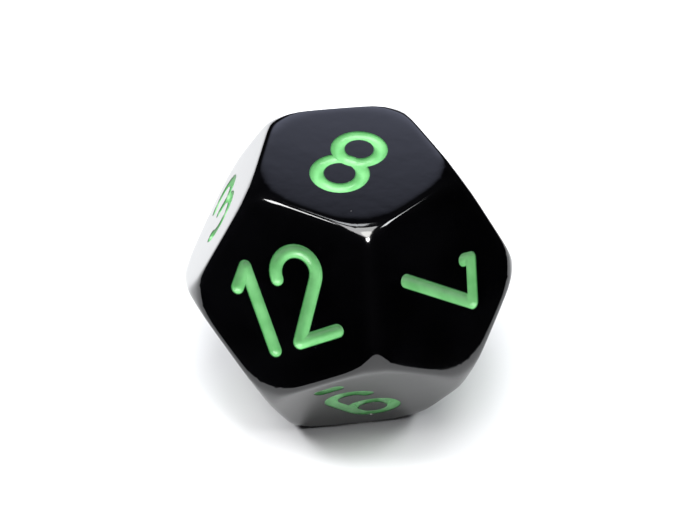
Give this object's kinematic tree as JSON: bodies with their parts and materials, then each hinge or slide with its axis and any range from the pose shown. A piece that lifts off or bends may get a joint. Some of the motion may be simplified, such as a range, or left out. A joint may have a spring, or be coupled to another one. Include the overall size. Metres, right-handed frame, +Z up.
{
  "type": "polyhedral die",
  "caption": "Dodecahedral game die of glossy dark plastic with softened edges, trimmed corners and engraved numerals lined with paint.",
  "frame": {"origin": "middle of the face the die rests on, the face of the numeral 5", "axes": "+Z up through the opposite face, the face of the numeral 8; -Y towards the lower side face of the numeral 9"},
  "size_m": [0.021, 0.0214, 0.018],
  "materials": {
    "body_plastic": "polished",
    "numeral_paint": "glossy enamel"
  },
  "bodies": {
    "root": {"die_body": "body_plastic", "numeral_1_paint": "numeral_paint", "numeral_2_paint": "numeral_paint", "numeral_3_paint": "numeral_paint", "numeral_4_paint": "numeral_paint", "numeral_5_paint": "numeral_paint", "numeral_6_paint": "numeral_paint", "numeral_6_underline_paint": "numeral_paint", "numeral_7_paint": "numeral_paint", "numeral_8_paint": "numeral_paint", "numeral_9_paint": "numeral_paint", "numeral_9_underline_paint": "numeral_paint", "numeral_10_first_digit_paint": "numeral_paint", "numeral_10_second_digit_paint": "numeral_paint", "numeral_11_first_digit_paint": "numeral_paint", "numeral_11_second_digit_paint": "numeral_paint", "numeral_12_first_digit_paint": "numeral_paint", "numeral_12_second_digit_paint": "numeral_paint"}
  },
  "joints": []
}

========================================================================

▶ **Your task**
Copy every line verbatim.

▶ **Correct result**
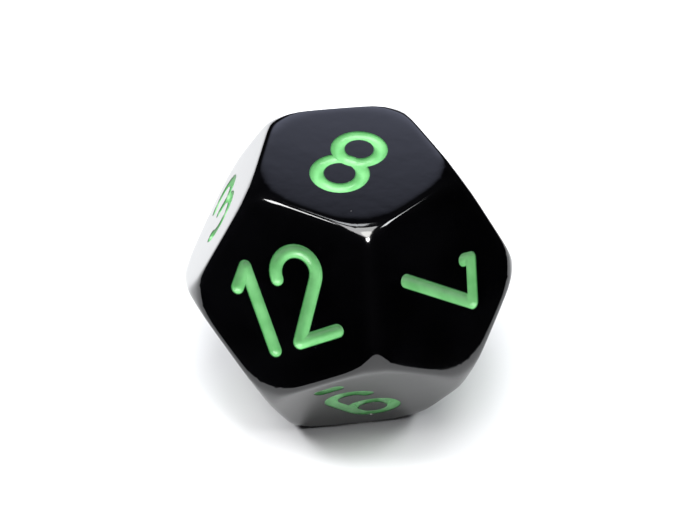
Give this object's kinematic tree as JSON: bodies with their parts and materials, then each hinge or slide with its axis and any range from the pose shown. A piece that lifts off or bends may get a joint. Some of the motion may be simplified, such as a range, or left out. A joint may have a spring, or be coupled to another one. Include the overall size. Metres, right-handed frame, +Z up.
{
  "type": "polyhedral die",
  "caption": "Dodecahedral game die of glossy dark plastic with softened edges, trimmed corners and engraved numerals lined with paint.",
  "frame": {"origin": "middle of the face the die rests on, the face of the numeral 5", "axes": "+Z up through the opposite face, the face of the numeral 8; -Y towards the lower side face of the numeral 9"},
  "size_m": [0.021, 0.0214, 0.018],
  "materials": {
    "body_plastic": "polished",
    "numeral_paint": "glossy enamel"
  },
  "bodies": {
    "root": {"die_body": "body_plastic", "numeral_1_paint": "numeral_paint", "numeral_2_paint": "numeral_paint", "numeral_3_paint": "numeral_paint", "numeral_4_paint": "numeral_paint", "numeral_5_paint": "numeral_paint", "numeral_6_paint": "numeral_paint", "numeral_6_underline_paint": "numeral_paint", "numeral_7_paint": "numeral_paint", "numeral_8_paint": "numeral_paint", "numeral_9_paint": "numeral_paint", "numeral_9_underline_paint": "numeral_paint", "numeral_10_first_digit_paint": "numeral_paint", "numeral_10_second_digit_paint": "numeral_paint", "numeral_11_first_digit_paint": "numeral_paint", "numeral_11_second_digit_paint": "numeral_paint", "numeral_12_first_digit_paint": "numeral_paint", "numeral_12_second_digit_paint": "numeral_paint"}
  },
  "joints": []
}